## Job
Gather all lines with "measured" from the records.

(JSON records of objects)
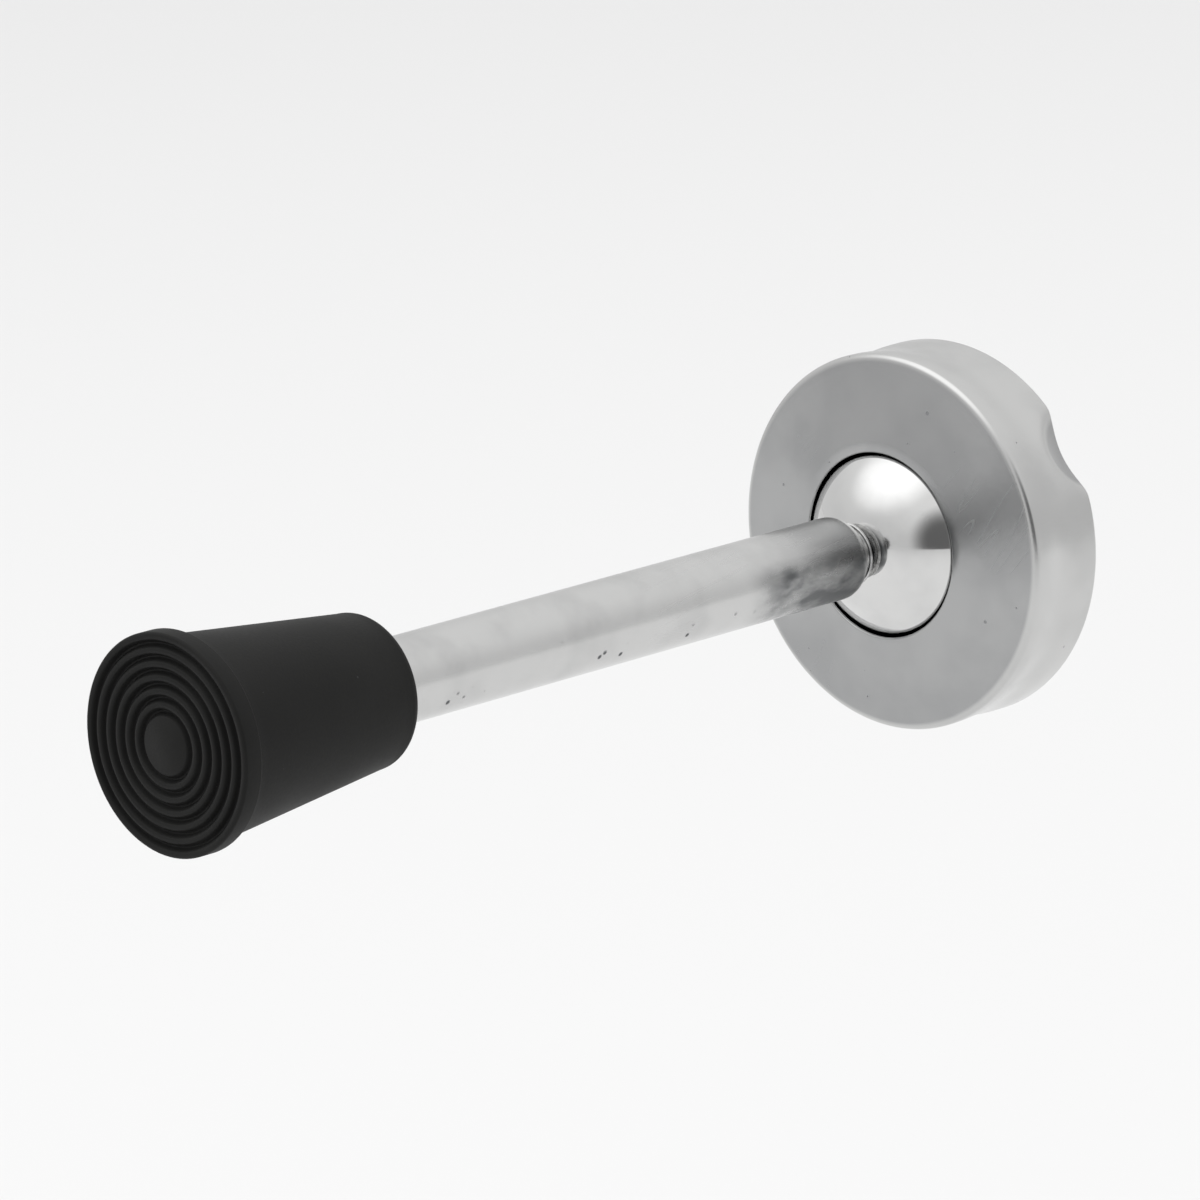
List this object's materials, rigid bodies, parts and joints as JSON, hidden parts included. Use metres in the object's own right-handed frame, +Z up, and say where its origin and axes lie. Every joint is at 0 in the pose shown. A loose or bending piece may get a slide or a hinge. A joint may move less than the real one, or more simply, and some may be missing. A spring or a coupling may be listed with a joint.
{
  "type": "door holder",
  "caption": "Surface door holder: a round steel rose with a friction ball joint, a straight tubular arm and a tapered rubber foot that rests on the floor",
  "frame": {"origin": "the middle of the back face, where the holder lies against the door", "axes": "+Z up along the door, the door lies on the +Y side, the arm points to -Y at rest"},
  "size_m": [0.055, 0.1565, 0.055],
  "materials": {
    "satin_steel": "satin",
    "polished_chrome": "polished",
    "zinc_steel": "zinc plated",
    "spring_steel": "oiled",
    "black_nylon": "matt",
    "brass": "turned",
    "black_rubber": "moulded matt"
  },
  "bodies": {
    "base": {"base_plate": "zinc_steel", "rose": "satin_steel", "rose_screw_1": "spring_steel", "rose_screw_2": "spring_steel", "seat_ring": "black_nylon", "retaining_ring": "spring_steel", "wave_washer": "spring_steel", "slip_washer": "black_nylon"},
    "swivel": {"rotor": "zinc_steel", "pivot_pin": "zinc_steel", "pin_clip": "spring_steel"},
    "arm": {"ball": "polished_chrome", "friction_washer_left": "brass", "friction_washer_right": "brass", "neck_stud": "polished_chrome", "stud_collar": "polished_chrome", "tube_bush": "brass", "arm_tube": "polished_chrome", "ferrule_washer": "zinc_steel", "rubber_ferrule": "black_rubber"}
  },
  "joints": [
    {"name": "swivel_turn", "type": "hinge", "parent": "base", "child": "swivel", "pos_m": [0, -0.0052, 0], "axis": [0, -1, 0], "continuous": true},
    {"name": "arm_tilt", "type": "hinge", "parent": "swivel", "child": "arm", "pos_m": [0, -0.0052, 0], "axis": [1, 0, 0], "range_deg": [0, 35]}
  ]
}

...

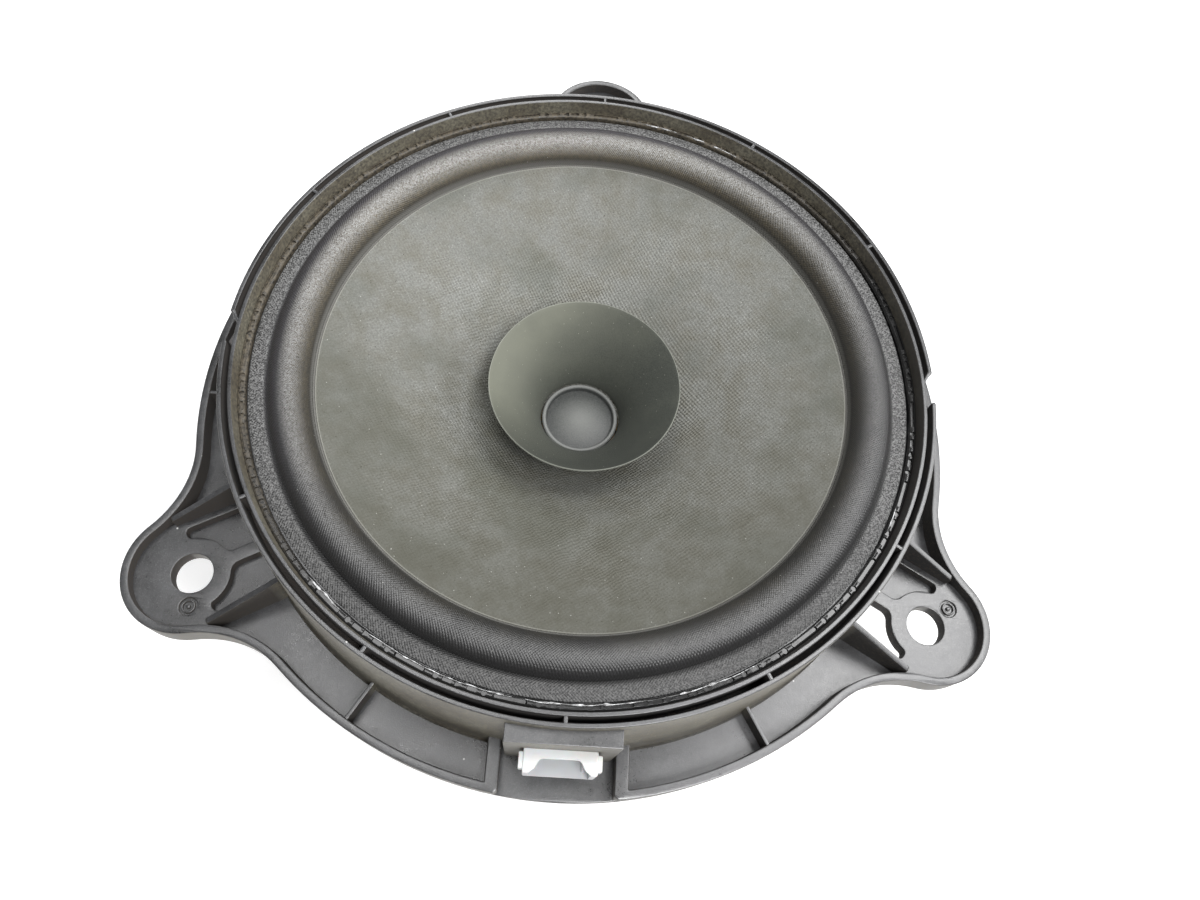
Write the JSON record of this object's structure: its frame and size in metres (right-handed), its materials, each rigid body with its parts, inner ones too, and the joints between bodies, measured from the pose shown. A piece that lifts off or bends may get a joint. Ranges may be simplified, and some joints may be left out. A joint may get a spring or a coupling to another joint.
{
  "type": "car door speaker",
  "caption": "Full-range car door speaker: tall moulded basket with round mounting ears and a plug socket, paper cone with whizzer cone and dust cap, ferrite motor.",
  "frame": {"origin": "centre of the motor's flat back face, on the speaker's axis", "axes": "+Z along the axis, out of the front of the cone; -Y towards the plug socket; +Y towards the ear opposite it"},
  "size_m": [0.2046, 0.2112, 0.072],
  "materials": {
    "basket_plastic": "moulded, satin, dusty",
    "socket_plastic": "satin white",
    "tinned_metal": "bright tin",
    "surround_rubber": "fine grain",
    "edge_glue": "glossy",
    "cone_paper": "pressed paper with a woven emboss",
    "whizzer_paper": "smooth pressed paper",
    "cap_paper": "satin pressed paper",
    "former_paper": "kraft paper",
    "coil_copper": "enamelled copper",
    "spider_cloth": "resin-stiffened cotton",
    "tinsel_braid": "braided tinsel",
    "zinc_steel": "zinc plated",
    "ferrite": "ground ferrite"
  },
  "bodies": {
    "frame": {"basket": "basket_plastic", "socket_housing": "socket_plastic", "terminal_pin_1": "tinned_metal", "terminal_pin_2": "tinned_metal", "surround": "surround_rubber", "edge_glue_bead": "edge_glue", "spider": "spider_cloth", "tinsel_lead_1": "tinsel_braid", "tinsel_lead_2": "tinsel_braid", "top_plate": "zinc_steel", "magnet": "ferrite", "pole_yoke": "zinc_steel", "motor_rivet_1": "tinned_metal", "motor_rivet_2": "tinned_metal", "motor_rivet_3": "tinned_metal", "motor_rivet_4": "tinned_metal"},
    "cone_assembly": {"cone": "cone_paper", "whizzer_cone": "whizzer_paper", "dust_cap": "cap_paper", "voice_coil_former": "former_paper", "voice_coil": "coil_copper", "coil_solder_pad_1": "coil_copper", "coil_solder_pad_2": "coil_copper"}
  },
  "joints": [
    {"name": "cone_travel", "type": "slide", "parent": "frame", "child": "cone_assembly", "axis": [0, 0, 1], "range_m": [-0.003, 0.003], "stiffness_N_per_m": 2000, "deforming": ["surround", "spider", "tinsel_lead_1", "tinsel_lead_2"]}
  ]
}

...

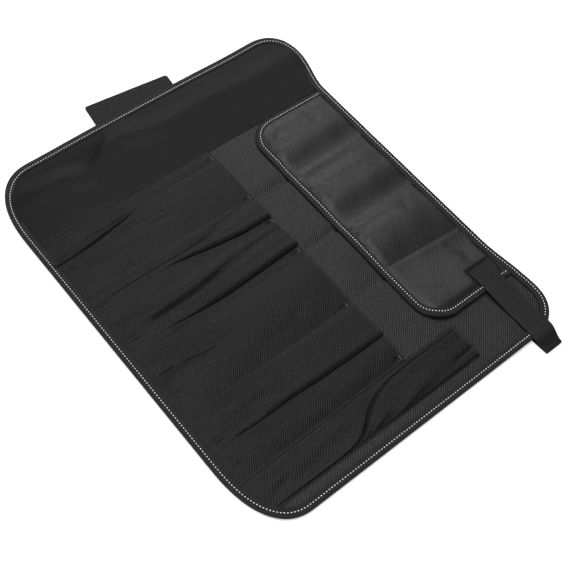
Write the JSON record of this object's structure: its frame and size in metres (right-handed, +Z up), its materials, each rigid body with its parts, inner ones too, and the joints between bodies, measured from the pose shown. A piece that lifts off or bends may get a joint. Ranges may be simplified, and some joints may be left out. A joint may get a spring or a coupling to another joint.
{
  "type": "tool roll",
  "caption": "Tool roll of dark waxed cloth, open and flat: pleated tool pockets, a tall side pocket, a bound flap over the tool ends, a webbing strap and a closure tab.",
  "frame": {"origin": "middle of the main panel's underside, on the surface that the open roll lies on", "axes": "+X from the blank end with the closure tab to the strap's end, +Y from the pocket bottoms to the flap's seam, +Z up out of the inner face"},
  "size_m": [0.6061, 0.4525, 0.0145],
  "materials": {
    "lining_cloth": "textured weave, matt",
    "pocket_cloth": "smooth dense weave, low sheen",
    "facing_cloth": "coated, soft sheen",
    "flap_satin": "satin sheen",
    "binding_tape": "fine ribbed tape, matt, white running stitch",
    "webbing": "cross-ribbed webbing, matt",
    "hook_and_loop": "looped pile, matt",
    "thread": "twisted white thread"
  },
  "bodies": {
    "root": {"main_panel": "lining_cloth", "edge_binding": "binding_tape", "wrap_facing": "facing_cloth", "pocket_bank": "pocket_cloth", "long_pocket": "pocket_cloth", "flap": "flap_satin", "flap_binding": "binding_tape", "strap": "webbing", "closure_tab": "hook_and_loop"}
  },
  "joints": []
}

## Finished exercise
Write the JSON record of this object's structure: its frame and size in metres (right-handed), its materials, each rigid body with its parts, inner ones too, and the joints between bodies, measured from the pose shown. A piece that lifts off or bends may get a joint. Ranges may be simplified, and some joints may be left out. A joint may get a spring or a coupling to another joint.
Write the JSON record of this object's structure: its frame and size in metres (right-handed, +Z up), its materials, each rigid body with its parts, inner ones too, and the joints between bodies, measured from the pose shown. A piece that lifts off or bends may get a joint. Ranges may be simplified, and some joints may be left out. A joint may get a spring or a coupling to another joint.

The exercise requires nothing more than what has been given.